Le manège n'a rien de discret. A l'arrière d'un bus de la ligne 7 des transports publics de la région lausannoise, plusieurs hommes sont regroupés en cette matinée de décembre. A priori, des passagers ordinaires. Mais certains feront l'aller-retour jusqu'au terminus, ou descendront pour reprendre le bus dans l'autre sens. Ce sont des dealers attendant leurs clients, que Blick a pu observer sur la même ligne ces dernières semaines. De retour à la Riponne, un consommateur monte dans le véhicule, un gobelet à la main. Dedans, il y a sûrement les pièces qu'il a mendiées pour s'acheter sa dose. Nous n'assisterons pas à la transaction.
La problématique n'est pas nouvelle, mais elle fluctue en fonction des opérations de police menées sur l'espace public. Chassés de certains lieux, comme récemment de la Riponne depuis que les forces de l'ordre y patrouillent 24 heures sur 24, les dealers, qui sont principalement originaires d'Afrique de l'Ouest, ont tendance à se rabattre dans les bus.
Pour les Transports publics de la région lausannoise (TL), le deal aux abords des arrêts et dans les véhicules est un sujet de préoccupation, assure leur porte-parole, Martial Messeiller: «Notre personnel et notre clientèle se trouvent ainsi confrontés ponctuellement à des situations qui peuvent s’avérer gênantes ou délicates, lesquelles affectent le sentiment de sûreté général.»
Le personnel fait remonter des cas
La présence de ces dealers dérange les passagers: «Ces quinze derniers mois, notre service clientèle a recueilli une cinquantaine de réclamations et signalements en lien avec la drogue, précise Martial Messeiller. Notre personnel fait également remonter des cas qui sont analysés et traités.»
Etablie sur la place du Tunnel, Lella Toth fait partie des personnes qui dénoncent la problématique de la drogue à Lausanne depuis plus de quinze ans. Pour promener ses chihuahuas dans la nature, elle emprunte souvent les lignes 7 et 16, qui rejoignent les hauts de la ville. Si le deal est rarement lié à de l'agressivité selon les TL, de son côté, elle témoigne d'échauffourées entre toxicomanes et dealers: «Je me suis plainte directement au chauffeur qui m’a dit qu’il ne pouvait rien faire et que son travail était de conduire son véhicule, même quand il y a des bagarres.»
Que font les TL pour remédier à cette situation? «Nous multiplions les actions pour tenter d’atténuer le phénomène et garantir des conditions de travail et de voyage que tout un chacun est en droit d’attendre, assure Martial Messeiller. Notre objectif est de protéger les personnes dans leur quotidien et de restaurer un climat serein sur notre réseau de transports publics.» Concrètement, cela signifie des «opérations de dissuasion avec la police, des dispositifs renforcés sur les lignes sensibles, de la coordination avec les acteurs sociaux et une présence ciblée d’agents de sûreté».

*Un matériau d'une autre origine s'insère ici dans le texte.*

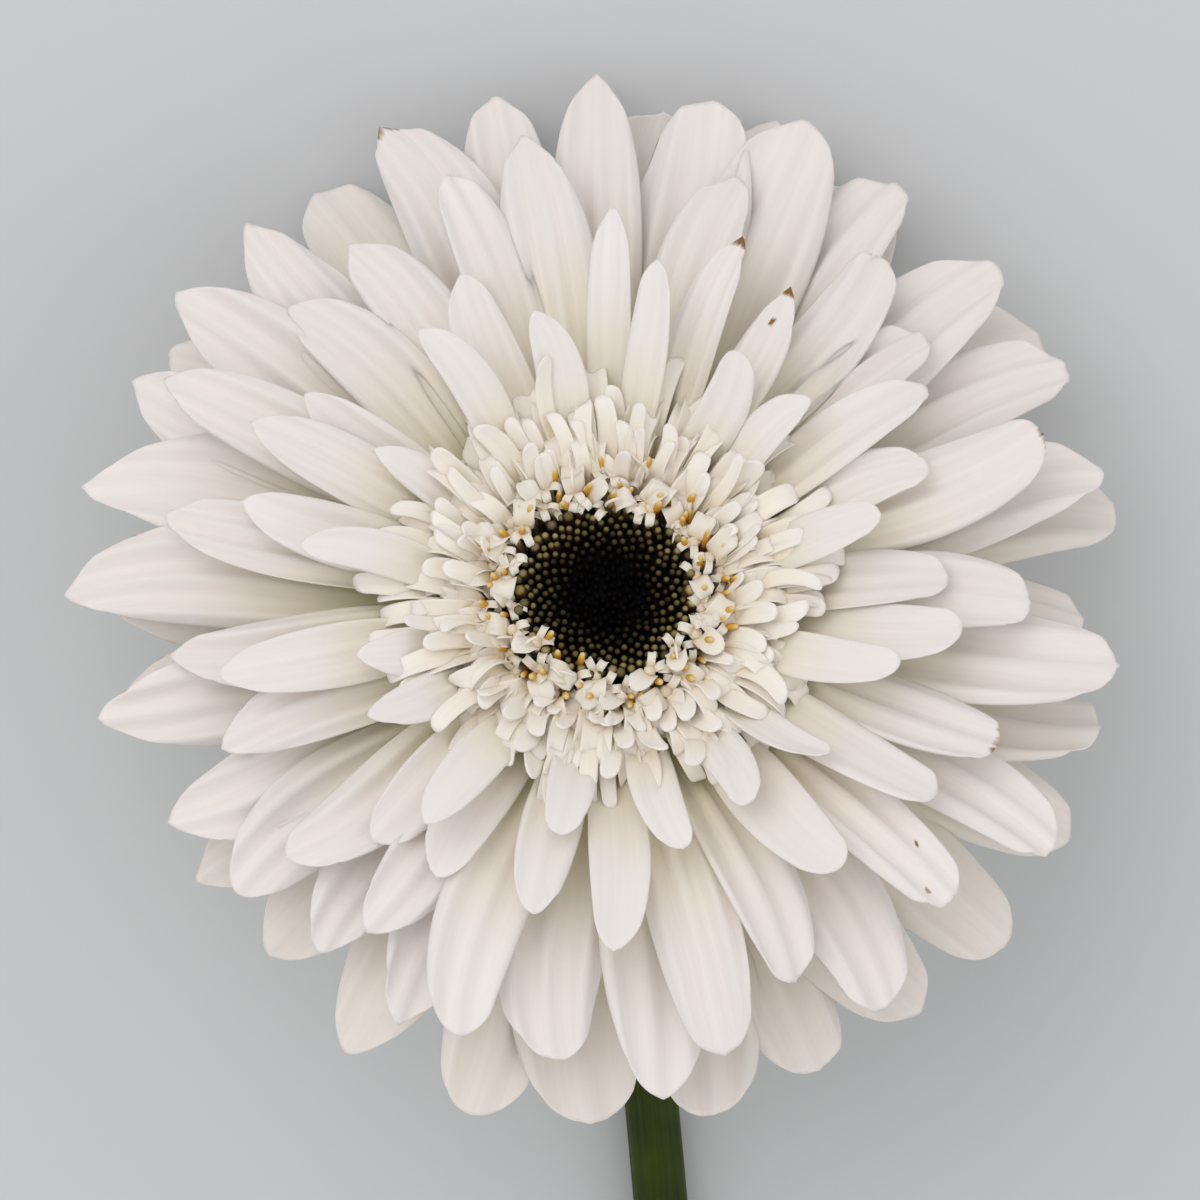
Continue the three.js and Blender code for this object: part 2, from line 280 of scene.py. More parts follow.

Disparition lors des contrôles
Dans «un esprit de vigilance partagée et de respect mutuel», toute personnes est invitée à «signaler les situations préoccupantes», ajoute le porte-parole. Les TL admettent toutefois une certaine impuissance: «Dans le cadre de nos responsabilités, nos moyens d’action et notre marge de manœuvre restent limités, mais nous sommes déterminés à faire notre part.»
Qu'en est-il des contrôleurs? Est-ce que les dealers paient leurs trajets? «Nos équipes sont formées et sensibilisées pour affronter des situations délicates, répond Martial Messeiller. Cependant, dans la pratique lors de contrôles, les personnes qui dealent ont pour habitude de disparaître rapidement. Celles qui restent ont généralement un titre de transport.»